収録した「御用留」の記述は、弘化5年正月元旦からはじまりますが、詳しい記録は三日からはじまっています。本書によって、大庄屋の諸々の任務の実態の一端があきらかになります。
弘化四年で特筆すべきことは、善光寺大地震がおきていることです。
収録した「御用留」によっても、当時の様子を知ることができます。「廿四日夜五ツ七分頃、地震ゆり出し増々強ク大ゆりニて、我等方家居土蔵共ニ大ニ損し、四ツ時頃迄ゆり出し、其後も折々ゆ申候」という記述が、公的記録のなかに突然でてきます。松本でも強い揺れがあったことがわかります。25日は、「当日も終日ゆり候得共、格別大ゆり者無之」、「地震ニ付筑摩神社江只今ヨリ御祈祷被仰付候」、28日「夜九ツ時大ゆり」、29日「地震ニ付善光寺参詣人死失之者書上」、4月6日「天気地震有之候但シ強シ」、等々、体感した地震についてや、村のうごきは6月ころまで書かれています。
各地域での対応のありかたが「災害文化」であるといわれますが、この御用留には、地震情報の伝達のありようと、災害にたいする村役人としての折井家の対応が記されています。地震だけでなく、弘化4年10月24日には「夜九ツ時頃早鐘打候間見廻」ったところ、干草が燃えていた、というような記事もあります。

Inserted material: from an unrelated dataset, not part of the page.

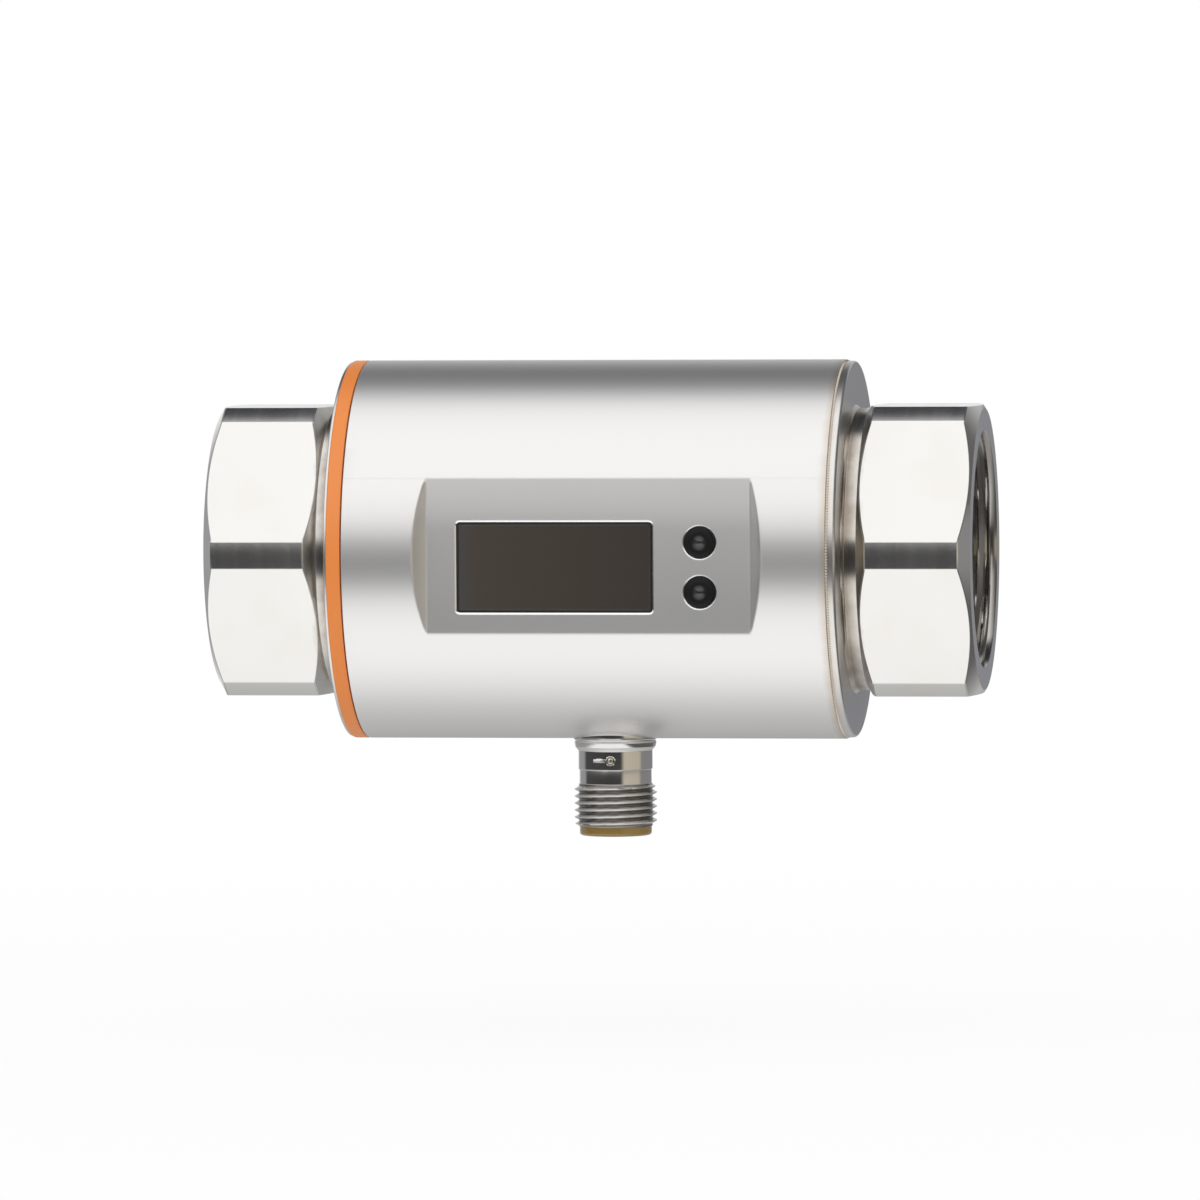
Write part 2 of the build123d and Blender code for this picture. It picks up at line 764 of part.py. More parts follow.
with BuildPart() as collar_cut:
    with BuildSketch(Plane.YZ.offset(-2 * plug_collar_r)):
        Circle(tube_outer_r + plug_gap)
    extrude(amount=4 * plug_collar_r)
    with BuildSketch(Plane.XY):
        Circle(plug_stem_r)
    extrude(amount=-2 * tube_outer_r, mode=Mode.SUBTRACT)
with BuildPart() as connector_shell:
    add(shell.part)
    add(collar_cut.part, mode=Mode.SUBTRACT)
placed_shell = connector_shell.part.moved(Location((plug_x, 0, 0)))
placed_shell.label = "connector_shell"
export_step(placed_shell, "parts/connector_shell.step")


# Amber insert: cup with a coding key, a lip under the shell and a thick floor
carrier_r = plug_bore_r - plug_gap
socket_r = carrier_r - carrier_wall
socket_floor_z = mouth_z + socket_depth
with BuildPart() as carrier:
    with BuildSketch(Plane.XY.offset(socket_floor_z + carrier_floor)):
        Circle(carrier_r)
    extrude(amount=-(socket_floor_z + carrier_floor - mouth_z))
    with BuildSketch(Plane.XY.offset(shell_end_z)):
        Circle(carrier_lip_r)
    extrude(amount=-carrier_lip)
    fillet(carrier.faces().sort_by(Axis.Z)[0].edges(), carrier_lip_round)
    with BuildSketch(Plane.XY.offset(mouth_z)):
        Circle(socket_r)
        with Locations((0, -socket_r)):
            Rectangle(key_width, 2 * key_depth, mode=Mode.SUBTRACT)
    extrude(amount=socket_depth, mode=Mode.SUBTRACT)
    with BuildSketch(Plane.XY.offset(mouth_z)):
        with PolarLocations(pin_circle_r, 4, start_angle=45):
            Circle(pin_r)
    extrude(amount=socket_depth + carrier_floor, mode=Mode.SUBTRACT)
placed_carrier = carrier.part.moved(Location((plug_x, 0, 0)))
placed_carrier.label = "contact_carrier"
export_step(placed_carrier, "parts/contact_carrier.step")


# Four contact pins, from the socket up through the plug board
plug_board_z = shell_top_z + plug_board_thickness
with BuildPart() as pins:
    with BuildSketch(Plane.XY.offset(mouth_z + pin_recess)):
        with PolarLocations(pin_circle_r, 4, start_angle=45):
            Circle(pin_r)
    extrude(amount=plug_board_z + shake_gap - mouth_z - pin_recess)
    fillet(pins.faces().group_by(Axis.Z)[0].edges(), pin_r * 0.6)
placed_pins = pins.part.moved(Location((plug_x, 0, 0)))
placed_pins.label = "contact_pins"
export_step(placed_pins, "parts/contact_pins.step")


# Round board on top of the plug's shell
with BuildPart() as plug_board:
    with BuildSketch(Plane.XY.offset(shell_top_z)):
        Circle(plug_board_r)
        with PolarLocations(pin_circle_r, 4, start_angle=45):
            Circle(pin_r, mode=Mode.SUBTRACT)
    extrude(amount=plug_board_thickness)
placed_plug_board = plug_board.part.moved(Location((plug_x, 0, 0)))
placed_plug_board.label = "plug_board"
export_step(placed_plug_board, "parts/plug_board.step")


# Saddle washer inside the wall: flat for the nut, curved for the tube
with BuildPart() as saddle:
    with BuildSketch(Plane.XY.offset(saddle_top_z)):
        Circle(saddle_r)
        Circle(plug_stem_r + plug_gap, mode=Mode.SUBTRACT)
    extrude(amount=-2 * saddle_thickness)
    with BuildSketch(Plane.YZ.offset(-2 * saddle_r)):
        Circle(tube_inner_r)
    extrude(amount=4 * saddle_r, mode=Mode.INTERSECT)
placed_saddle = saddle.part.moved(Location((plug_x, 0, 0)))
placed_saddle.label = "connector_saddle"
export_step(placed_saddle, "parts/connector_saddle.step")

with BuildPart() as plug_nut:
    with BuildSketch(Plane.XY.offset(saddle_top_z)):
        RegularPolygon(nut_flats / 2, 6, major_radius=False)
        Circle(plug_stem_r + plug_gap, mode=Mode.SUBTRACT)
    extrude(amount=nut_thickness)
placed_nut = plug_nut.part.moved(Location((plug_x, 0, 0)))
placed_nut.label = "connector_nut"
export_step(placed_nut, "parts/connector_nut.step")

with BuildPart() as plug_seal:
    with BuildSketch(Plane.XZ):
        with Locations((plug_stem_r - plug_seal_section / 2, seal_z)):
            Circle(plug_seal_section / 2)
    revolve(axis=Axis.Z)
placed_seal = plug_seal.part.moved(Location((plug_x, 0, 0)))
placed_seal.label = "connector_seal"
export_step(placed_seal, "parts/connector_seal.step")


# Flat lead from the plug board to the main board's lower edge
flex_y = main_board_back_y - board_thickness / 2
with BuildPart() as flex:
    with BuildSketch(Plane.YZ.offset(plug_x - flex_width / 2)):
        with BuildLine():
            FilletPolyline(
                (-pin_circle_r - 2 * pin_r, plug_board_z + flex_thickness / 2),
                (flex_y, plug_board_z + flex_thickness / 2),
                (flex_y, -main_board_height / 2 - flex_thickness),
                radius=flex_bend_r,
            )
        trace(line_width=flex_thickness)
    extrude(amount=flex_width)
flex.part.label = "plug_flex"
export_step(flex.part, "parts/plug_flex.step")
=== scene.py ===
"""Looks of an in-line flow meter: steel housing, two hexagon fittings, display window and plug."""

import json
import logging
import math
from dataclasses import dataclass
from enum import Enum
from typing import Callable, Iterable, Optional, Sequence, Union

import bmesh
import bpy
from mathutils import Matrix, Quaternion, Vector

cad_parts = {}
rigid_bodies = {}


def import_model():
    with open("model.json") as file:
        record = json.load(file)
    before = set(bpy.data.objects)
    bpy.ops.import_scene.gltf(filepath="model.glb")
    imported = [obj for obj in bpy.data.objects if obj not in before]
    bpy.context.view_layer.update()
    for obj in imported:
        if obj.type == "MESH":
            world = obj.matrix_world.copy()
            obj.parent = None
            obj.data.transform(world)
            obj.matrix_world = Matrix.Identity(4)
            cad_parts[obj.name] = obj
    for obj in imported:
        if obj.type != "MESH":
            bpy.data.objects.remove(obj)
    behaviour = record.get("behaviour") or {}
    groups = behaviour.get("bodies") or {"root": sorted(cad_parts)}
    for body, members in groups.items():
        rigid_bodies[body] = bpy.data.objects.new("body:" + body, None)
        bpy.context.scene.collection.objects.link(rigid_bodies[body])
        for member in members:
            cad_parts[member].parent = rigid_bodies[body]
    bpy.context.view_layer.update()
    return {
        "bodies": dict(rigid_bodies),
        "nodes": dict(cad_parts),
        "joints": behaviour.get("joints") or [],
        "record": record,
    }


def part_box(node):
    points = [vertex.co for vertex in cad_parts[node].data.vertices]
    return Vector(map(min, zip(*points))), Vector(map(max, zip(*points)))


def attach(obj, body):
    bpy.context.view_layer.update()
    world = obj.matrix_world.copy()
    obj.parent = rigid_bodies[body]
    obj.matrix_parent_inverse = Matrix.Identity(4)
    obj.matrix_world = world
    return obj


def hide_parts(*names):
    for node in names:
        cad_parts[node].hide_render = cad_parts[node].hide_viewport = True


LOG = logging.getLogger("flow_meter")
MM = 0.001
CLOSE = 1e-3
LEVEL = 1e-4
ON_AXIS = 1e-6
BIG_ROUND = 256
NORMAL_WEIGHT = 80
BODY = "meter"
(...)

このほか、藩からの達しへの対応、組内の村々への指示など、ほとんど毎日書かれています。また、行方不明になった人の人相書を示して「左之人相之者村方へ参り候ハバ、留置右村庄屋方へ致通達候様組下村々」へもれなく申し聞かせよという記事もみえます(嘉永元年5月)。こうした記録を読むことによって、江戸時代の村行政の一端を垣間見ることができます。